F# was in the title when I upvoted. Someone changed it.
The original title is "Write your own Excel in 100 lines of F#." I don't know why the F# part was removed either. HN guidelines say "please use the original title, unless it is misleading or linkbait; don't editorialize.". Having read the article, I don't think the "in 100 lines of F#" part is misleading, nor is it Buzzfeed-style clickbait.
"in 100 lines", especially when not strictly accurate, is a nerdier version of "9 zany reasons ..." and the like. HN's title star chamber is also generally down on magic numbers in titles.
That's pretty yucky since anything written in Rust gets to keep that detail in its title
Rewriting code in rust is new fashion, so for the purpose of publicity anyone writing anything in Rust will put the language name in headline.
But I believe this trend started with Go lang and later picked up by rust community.
It's nice to see some F# code. I am happy a lot of new programming language innovations happening, I did not pick up rust, because the programming paradigm is similar to other programming language with focus on memory safety.
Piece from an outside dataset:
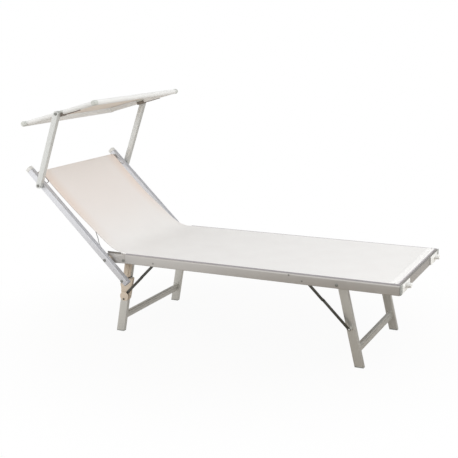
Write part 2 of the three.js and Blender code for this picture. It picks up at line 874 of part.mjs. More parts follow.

I will try F# may be later, these days more busy with learning lisp as many people recommend it to become a better programmer even though it's not popular as Go and Rust.
F# is in the title, but it was changed after posting on HN
> But I believe this trend started with Go lang
You might be right, when node js was becoming popular.
Personally I observed it only when I myself started programming in go, at one point in time in the early 1.0 version.
The Rust people have taken over YCombinator. It's sad.
The Rust people understand that language adoption is a game of popularity, not a meritocracy as we'd all like to imagine. Can you blame them for doing all they can for their language to win?
Totally agree with this. We, (folks working in tech), needs to get away from click-baity titles like this, and write more factual titles.